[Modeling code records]
----
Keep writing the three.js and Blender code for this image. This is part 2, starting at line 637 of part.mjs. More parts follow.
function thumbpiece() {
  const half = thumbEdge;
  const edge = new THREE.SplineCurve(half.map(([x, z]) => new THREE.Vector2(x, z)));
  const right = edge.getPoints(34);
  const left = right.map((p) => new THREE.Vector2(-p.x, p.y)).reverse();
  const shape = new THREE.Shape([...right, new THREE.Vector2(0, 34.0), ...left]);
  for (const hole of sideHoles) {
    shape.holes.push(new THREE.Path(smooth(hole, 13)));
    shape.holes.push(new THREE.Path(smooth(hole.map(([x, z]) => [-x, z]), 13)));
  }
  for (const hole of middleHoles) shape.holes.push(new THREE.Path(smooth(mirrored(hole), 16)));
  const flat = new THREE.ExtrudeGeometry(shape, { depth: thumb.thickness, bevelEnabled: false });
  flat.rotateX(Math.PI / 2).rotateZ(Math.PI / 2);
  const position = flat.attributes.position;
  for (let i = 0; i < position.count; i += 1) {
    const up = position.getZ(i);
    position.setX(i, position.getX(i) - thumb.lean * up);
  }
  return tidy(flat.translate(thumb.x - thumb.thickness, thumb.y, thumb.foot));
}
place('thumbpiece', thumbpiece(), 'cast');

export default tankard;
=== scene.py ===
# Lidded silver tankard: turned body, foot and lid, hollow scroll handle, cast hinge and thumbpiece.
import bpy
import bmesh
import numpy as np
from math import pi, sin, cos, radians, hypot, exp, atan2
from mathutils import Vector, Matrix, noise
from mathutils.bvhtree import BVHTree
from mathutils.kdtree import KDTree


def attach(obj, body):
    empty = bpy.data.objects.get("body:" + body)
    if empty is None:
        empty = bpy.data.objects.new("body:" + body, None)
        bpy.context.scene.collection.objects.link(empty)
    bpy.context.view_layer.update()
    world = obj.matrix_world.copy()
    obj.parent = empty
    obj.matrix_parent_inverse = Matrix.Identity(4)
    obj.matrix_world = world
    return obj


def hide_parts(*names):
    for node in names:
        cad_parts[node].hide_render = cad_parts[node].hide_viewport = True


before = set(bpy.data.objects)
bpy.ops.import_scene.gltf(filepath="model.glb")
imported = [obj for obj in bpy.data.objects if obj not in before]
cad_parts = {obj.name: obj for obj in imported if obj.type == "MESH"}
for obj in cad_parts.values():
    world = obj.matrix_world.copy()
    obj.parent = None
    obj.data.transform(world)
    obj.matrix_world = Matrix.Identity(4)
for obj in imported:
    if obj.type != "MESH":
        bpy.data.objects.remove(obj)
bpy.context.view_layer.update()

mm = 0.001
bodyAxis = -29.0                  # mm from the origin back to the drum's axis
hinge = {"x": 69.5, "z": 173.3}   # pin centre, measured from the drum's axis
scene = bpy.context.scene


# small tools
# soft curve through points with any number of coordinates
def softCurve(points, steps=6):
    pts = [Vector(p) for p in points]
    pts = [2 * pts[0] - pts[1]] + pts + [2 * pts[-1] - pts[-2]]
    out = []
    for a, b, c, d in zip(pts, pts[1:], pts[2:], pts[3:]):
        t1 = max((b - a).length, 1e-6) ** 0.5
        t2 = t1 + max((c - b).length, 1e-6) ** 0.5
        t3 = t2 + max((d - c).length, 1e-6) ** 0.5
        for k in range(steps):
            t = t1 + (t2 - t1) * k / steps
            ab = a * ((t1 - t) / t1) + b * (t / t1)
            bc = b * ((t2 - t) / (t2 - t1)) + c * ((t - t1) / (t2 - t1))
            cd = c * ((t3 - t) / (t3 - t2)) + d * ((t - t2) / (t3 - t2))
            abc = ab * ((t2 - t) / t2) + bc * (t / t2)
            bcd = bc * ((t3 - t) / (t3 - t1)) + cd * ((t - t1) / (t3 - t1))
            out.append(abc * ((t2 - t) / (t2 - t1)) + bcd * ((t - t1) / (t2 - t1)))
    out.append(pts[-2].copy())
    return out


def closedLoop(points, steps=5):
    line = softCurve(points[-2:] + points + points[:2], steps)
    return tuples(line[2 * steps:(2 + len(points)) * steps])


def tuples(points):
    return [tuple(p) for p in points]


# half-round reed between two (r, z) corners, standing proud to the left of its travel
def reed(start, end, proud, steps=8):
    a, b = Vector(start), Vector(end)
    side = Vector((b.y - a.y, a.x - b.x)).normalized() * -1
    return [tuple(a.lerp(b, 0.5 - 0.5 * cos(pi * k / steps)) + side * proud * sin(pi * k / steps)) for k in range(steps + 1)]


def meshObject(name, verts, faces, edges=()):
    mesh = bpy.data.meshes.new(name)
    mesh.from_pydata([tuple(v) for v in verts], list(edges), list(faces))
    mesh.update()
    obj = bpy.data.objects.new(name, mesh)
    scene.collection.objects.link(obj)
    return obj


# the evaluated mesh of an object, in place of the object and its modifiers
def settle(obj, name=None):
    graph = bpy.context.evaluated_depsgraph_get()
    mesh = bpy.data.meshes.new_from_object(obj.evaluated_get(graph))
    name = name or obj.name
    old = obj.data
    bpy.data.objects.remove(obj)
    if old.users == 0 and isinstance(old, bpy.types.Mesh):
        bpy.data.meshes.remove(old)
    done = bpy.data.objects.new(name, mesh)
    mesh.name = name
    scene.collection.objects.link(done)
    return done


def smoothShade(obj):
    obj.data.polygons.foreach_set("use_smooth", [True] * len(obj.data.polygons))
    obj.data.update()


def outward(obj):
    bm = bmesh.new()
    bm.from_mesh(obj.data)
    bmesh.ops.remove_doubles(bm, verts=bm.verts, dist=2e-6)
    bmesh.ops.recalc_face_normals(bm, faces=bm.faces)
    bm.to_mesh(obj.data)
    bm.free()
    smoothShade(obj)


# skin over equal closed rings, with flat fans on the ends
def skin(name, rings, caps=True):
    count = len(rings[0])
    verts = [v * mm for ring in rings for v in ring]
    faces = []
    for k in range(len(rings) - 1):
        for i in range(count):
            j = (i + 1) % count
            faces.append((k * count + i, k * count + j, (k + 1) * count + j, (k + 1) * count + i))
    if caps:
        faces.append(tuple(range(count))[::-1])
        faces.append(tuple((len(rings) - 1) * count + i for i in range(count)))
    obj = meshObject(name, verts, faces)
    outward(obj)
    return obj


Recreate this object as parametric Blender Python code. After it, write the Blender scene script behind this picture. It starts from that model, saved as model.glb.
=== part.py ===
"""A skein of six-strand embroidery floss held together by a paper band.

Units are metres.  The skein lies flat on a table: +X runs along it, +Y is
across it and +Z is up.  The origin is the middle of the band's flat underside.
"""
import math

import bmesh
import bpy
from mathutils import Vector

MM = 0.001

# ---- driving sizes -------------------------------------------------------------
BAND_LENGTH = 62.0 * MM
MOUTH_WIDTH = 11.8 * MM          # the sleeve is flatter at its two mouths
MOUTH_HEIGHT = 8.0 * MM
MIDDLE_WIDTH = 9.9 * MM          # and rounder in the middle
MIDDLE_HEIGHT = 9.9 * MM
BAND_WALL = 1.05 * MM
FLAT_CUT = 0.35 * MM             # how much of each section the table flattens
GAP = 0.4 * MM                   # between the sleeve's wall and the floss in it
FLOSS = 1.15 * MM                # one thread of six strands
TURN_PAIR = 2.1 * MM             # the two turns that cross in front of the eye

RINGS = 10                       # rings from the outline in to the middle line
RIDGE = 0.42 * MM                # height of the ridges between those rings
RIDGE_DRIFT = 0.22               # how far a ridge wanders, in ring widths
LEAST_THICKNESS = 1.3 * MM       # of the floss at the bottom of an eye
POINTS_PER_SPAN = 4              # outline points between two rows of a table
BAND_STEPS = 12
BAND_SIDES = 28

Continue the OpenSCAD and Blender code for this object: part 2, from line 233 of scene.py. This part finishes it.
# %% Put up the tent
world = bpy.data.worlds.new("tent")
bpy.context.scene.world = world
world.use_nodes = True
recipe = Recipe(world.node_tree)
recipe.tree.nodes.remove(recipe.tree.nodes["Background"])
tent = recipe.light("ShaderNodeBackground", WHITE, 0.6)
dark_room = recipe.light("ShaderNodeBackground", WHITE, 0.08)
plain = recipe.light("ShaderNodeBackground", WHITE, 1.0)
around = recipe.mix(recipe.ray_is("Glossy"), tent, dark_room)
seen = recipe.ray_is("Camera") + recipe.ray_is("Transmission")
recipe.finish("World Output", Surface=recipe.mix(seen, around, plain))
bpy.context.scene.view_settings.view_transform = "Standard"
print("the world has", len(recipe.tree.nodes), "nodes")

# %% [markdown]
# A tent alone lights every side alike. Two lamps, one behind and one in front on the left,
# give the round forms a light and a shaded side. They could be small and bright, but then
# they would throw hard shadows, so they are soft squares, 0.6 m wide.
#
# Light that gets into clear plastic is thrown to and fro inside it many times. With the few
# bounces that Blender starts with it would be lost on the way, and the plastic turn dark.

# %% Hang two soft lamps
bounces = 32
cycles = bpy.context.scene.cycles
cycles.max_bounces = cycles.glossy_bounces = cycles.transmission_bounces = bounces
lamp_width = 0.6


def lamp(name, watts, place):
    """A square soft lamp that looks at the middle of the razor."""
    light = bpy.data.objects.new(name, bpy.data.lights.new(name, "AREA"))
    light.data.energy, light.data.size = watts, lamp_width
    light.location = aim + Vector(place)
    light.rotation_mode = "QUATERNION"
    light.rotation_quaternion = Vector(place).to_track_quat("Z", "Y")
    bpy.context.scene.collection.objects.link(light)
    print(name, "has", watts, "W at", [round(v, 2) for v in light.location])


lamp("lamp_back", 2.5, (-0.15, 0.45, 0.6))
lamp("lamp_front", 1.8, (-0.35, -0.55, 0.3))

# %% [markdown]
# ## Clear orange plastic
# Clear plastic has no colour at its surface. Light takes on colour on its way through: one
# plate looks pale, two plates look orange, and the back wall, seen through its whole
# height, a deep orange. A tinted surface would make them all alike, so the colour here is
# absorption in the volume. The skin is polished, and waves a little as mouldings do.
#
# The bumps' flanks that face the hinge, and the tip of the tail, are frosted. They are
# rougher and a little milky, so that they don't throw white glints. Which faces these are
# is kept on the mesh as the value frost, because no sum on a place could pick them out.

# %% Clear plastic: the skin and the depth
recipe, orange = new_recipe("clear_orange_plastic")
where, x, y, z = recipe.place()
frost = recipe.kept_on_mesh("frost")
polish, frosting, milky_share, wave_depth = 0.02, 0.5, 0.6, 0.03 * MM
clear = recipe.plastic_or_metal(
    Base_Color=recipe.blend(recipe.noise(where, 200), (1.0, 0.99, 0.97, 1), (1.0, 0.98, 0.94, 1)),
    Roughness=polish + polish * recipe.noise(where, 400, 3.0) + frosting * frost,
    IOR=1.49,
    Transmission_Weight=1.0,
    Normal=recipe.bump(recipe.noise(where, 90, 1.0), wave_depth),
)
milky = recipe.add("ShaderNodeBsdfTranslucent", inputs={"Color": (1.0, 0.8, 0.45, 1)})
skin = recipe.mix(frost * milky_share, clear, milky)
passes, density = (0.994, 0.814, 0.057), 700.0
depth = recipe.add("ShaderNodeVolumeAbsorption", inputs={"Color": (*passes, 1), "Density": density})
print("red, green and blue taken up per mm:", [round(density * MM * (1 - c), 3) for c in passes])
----
Starting at the line that holds "shape.holes.push(new THREE.Path(smooth(hole.map(([x, z])", copy each line exactly and stop after the line that holds "cad_parts[node].hide_render = cad_parts[node].hide_viewport".

[Reply]:
    shape.holes.push(new THREE.Path(smooth(hole.map(([x, z]) => [-x, z]), 13)));
  }
  for (const hole of middleHoles) shape.holes.push(new THREE.Path(smooth(mirrored(hole), 16)));
  const flat = new THREE.ExtrudeGeometry(shape, { depth: thumb.thickness, bevelEnabled: false });
  flat.rotateX(Math.PI / 2).rotateZ(Math.PI / 2);
  const position = flat.attributes.position;
  for (let i = 0; i < position.count; i += 1) {
    const up = position.getZ(i);
    position.setX(i, position.getX(i) - thumb.lean * up);
  }
  return tidy(flat.translate(thumb.x - thumb.thickness, thumb.y, thumb.foot));
}
place('thumbpiece', thumbpiece(), 'cast');

export default tankard;
=== scene.py ===
# Lidded silver tankard: turned body, foot and lid, hollow scroll handle, cast hinge and thumbpiece.
import bpy
import bmesh
import numpy as np
from math import pi, sin, cos, radians, hypot, exp, atan2
from mathutils import Vector, Matrix, noise
from mathutils.bvhtree import BVHTree
from mathutils.kdtree import KDTree


def attach(obj, body):
    empty = bpy.data.objects.get("body:" + body)
    if empty is None:
        empty = bpy.data.objects.new("body:" + body, None)
        bpy.context.scene.collection.objects.link(empty)
    bpy.context.view_layer.update()
    world = obj.matrix_world.copy()
    obj.parent = empty
    obj.matrix_parent_inverse = Matrix.Identity(4)
    obj.matrix_world = world
    return obj


def hide_parts(*names):
    for node in names:
        cad_parts[node].hide_render = cad_parts[node].hide_viewport = True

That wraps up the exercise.